According to David Roberts, director of new media at the Department of Labor, after the disaster at the mine, “We got a number of inquiries about the data — the enforcement records of specific mining companies — and as a result of being able to publish the entire enforcement data [online], we were able to direct those queries straight to the source,” he said. The official also provided an explanation as to why the department has put some information on Data.gov that was already available to the public.
“A lot of the information was already available and already being provided on an ad hoc basis, but by making the data sets available, we’re doing two things: we’re increasing access to the availability of the data, we’re also decreasing the constraints on our resources internally,” he said.
The Department of Education also noted that it has made efforts to provide tools for the public to understand the raw data that has been posted to Data.gov and that it had been providing some analytic services for years before Obama took office.
“I wouldn’t say we’re perfect on [the data], particularly on it being difficult to figure out if you’re not already an expert, but I would say that we’re doing pretty good on the data sets that are out there. Our big concern is that we don’t have enough data sets out there yet and that’s what we’re working hard on right now,” Midgley said.
While many agencies are making a concerted effort to provide the public with useful information, the failures of many others to commit to the president’s promises are bringing the initiative down overall, open government advocates have said.

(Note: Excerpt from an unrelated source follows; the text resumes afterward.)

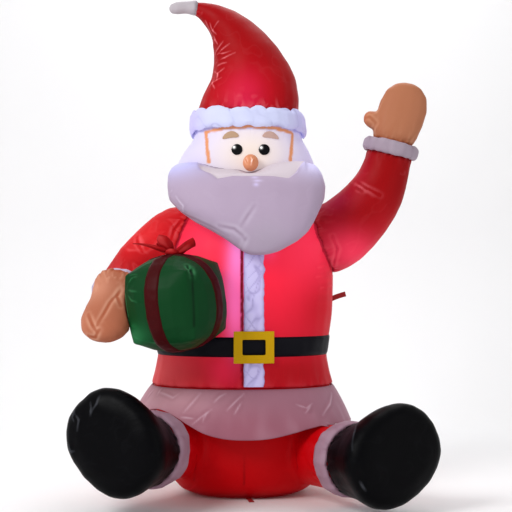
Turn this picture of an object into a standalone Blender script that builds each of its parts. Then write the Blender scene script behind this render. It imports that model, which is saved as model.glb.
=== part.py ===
"""A seated inflatable garden Santa, sewn from nylon bags: waving arm, gift box, black boots."""

import math

import bmesh
import bpy
from mathutils import Matrix, Vector
from mathutils.bvhtree import BVHTree

# Proportions are drawn in units of 1/120 of the figure's height: one unit is 10 mm at 1.2 m.
# +X is the viewer's right, -Y is the front, and the floor is at z = 0.
FIGURE_HEIGHT = 1.2
UNIT = FIGURE_HEIGHT / 120

# Gap between pieces that touch, and how far a cutter reaches past its piece for it.
SEAM_GAP = 0.0004
WELD = 0.00001


# Sewn trim and fittings, in metres.
BELT_WIDTH = 0.046
BELT_THICKNESS = 0.003
BUCKLE_WIDTH = 0.093
BUCKLE_HEIGHT = 0.074
BUCKLE_BAR_SIDE = 0.020
BUCKLE_BAR_TOP = 0.0195
BUCKLE_THICKNESS = 0.003
PLACKET_WIDTH = 0.047
PLACKET_THICKNESS = 0.004
HEM_THICKNESS = 0.003
SLEEVE_CUFF_WIDTH = 0.033
SLEEVE_CUFF_THICKNESS = 0.011
BOOT_CUFF_WIDTH = 0.052
BOOT_CUFF_THICKNESS = 0.010
HAT_BAND_WIDTH = 0.060
HAT_BAND_THICKNESS = 0.0125
EYE_RADIUS = 0.0135
PATCH_THICKNESS = 0.0016
PATCH_GAP = 0.0012
GIFT_SIDE = 0.165
GIFT_TALL = 0.163
GIFT_BULGE = 0.027
RIBBON_WIDTH = 0.034
RIBBON_THICKNESS = 0.0018
BOW_STRIP_WIDTH = 0.020
BOW_TAIL_WIDTH = 0.016
STRAP_WIDTH = 0.0125
STRAP_THICKNESS = 0.0018
SIDE_STRAP_LENGTH = 0.034
FLOOR_STRAP_LENGTH = 0.052
BLOWER_RADIUS = 0.058
BLOWER_DEPTH = 0.034
BLOWER_PROUD = 0.010
BLOWER_RIM = 0.007
BLOWER_RECESS = 0.006
BLOWER_HEIGHT = 10.5
BLOWER_BEVEL = 0.002
BLOWER_SIDES = 20
GRILLE_HOOP_WIDTH = 0.005
GRILLE_HOOP_FRONT = 0.001
GRILLE_HOOP_BACK = 0.003
GRILLE_BARS = 4
GRILLE_BAR_WIDTH = 0.004
GRILLE_BAR_DEPTH = 0.0026
GLAND_RADIUS = 0.008
GLAND_LENGTH = 0.016
GLAND_COLLAR = 0.004
GLAND_ROOT = 0.008
GLAND_TIP = 0.55
GLAND_NECK = 0.62
GLAND_SIDES = 12
GLAND_PLACE = (9.6, 5.0)

# Heights of the seams that cross the trunk, in units.
HEM_SEAM = 26.2
NECK_SEAM = 70.0
BELT_MIDDLE = 35.7

JACKET_LEVELS = (29.2, 43.0, 50.0, 56.0, 60.5, 64.5, 67.8)

TRUNK_SIDES = 28
LIMB_SIDES = 16
HAND_SIDES = 14
HAND_POWER = 2.2
BOOT_SIDES = 20
BOOT_POWER = 2.3
WRIST_BEND = 0.05
FORWARD = Vector((0, -1, 0))
UP = Vector((0, 0, 1))
RIGHT = Vector((1, 0, 0))

# Trunk and head rows are: height, centre x, centre y, half width, half depth.
TROUSERS_ROWS = (
    (0.0, -1.2, -0.4, 12.6, 11.2),
    (1.4, -1.2, -0.4, 15.6, 13.9),
    (3.6, -1.2, -0.3, 17.8, 15.8),
    (7.5, -1.3, -0.2, 19.8, 17.2),
    (13.0, -1.5, 0.0, 20.8, 17.9),
    (20.0, -1.7, 0.0, 21.2, 18.0),
    (26.2, -1.9, 0.0, 21.8, 18.2),
)
JACKET_ROWS = (
    (26.2, -1.9, 0.0, 22.2, 18.6),
    (29.0, -1.9, 0.0, 21.4, 18.2),
    (32.6, -1.9, 0.0, 20.6, 17.8),
    (35.2, -1.8, 0.0, 20.7, 17.8),
    (37.8, -1.7, 0.0, 21.0, 18.0),
    (42.0, -1.6, 0.0, 21.6, 18.3),
    (48.0, -1.4, 0.0, 21.7, 18.3),
    (54.0, -1.0, 0.0, 21.4, 18.0),
    (60.0, -0.5, 0.0, 20.2, 17.0),
    (65.0, -0.2, 0.1, 17.8, 15.4),
    (68.5, 0.0, 0.2, 14.8, 13.2),
    (70.0, 0.0, 0.3, 12.6, 11.6),
)
HEAD_ROWS = (
    (70.0, 0.0, 0.3, 12.8, 11.4),
    (73.0, -0.4, 0.2, 15.9, 12.6),
    (76.5, -0.9, 0.1, 17.1, 12.9),
    (79.5, -1.0, 0.0, 16.8, 12.9),
    (82.4, -0.8, 0.0, 15.4, 12.8),
    (85.5, -0.5, 0.0, 13.3, 12.6),
    (91.5, -0.7, 0.0, 12.6, 12.4),
)
TRUNK_POWER = 2.15
HEAD_POWER = 2.4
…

This wide range in data quality across departments has made pinpointing general policy remedies to the problems of Data.gov a difficult task. However, advocates are optimistic that despite its many flaws, the Open Government Directive will continue to move toward greater transparency.
Future plans for Data.gov
While most open government advocates agree that Data.gov is still far from meeting the goals of the Open Government Directive, many believe that at least some of the executive departments and agencies have plans in place to improve the quality of data that is made available to the public.
Sean Moulton of OMB Watch said that despite its many flaws, Data.gov has the potential to be a good first step for many agencies, one that could truly change the way the government operates. Whereas people would be forced to use FOIA to get government information before, “now the data is just out there” Moulton said.
“So, it’s been a change in the process . . . It’s a different way for the government to operate, to actually push out the information and just leave it there. And anyone can get it.”
Moulton said that while some agencies have begun this type of “proactive disclosure,” he hopes to see more “top-level” information posted online in the same way.
While open government advocates and officials remain optimistic about the future of the directive, the march toward transparency is currently mired in a tug-of-war between Obama’s highly ambitious rhetoric and the usual resistance to change in Washington, Wonderlich said.
The Open Government Directive “is a clear commitment to creating a more open executive branch. But there are a lot of individual problems. The president’s promises as a candidate are running into bureaucratic problems and the fact that there are so many agencies,” he said. “Some of them are taking the directive as an excuse to run with it and some of them are dragging their feet.”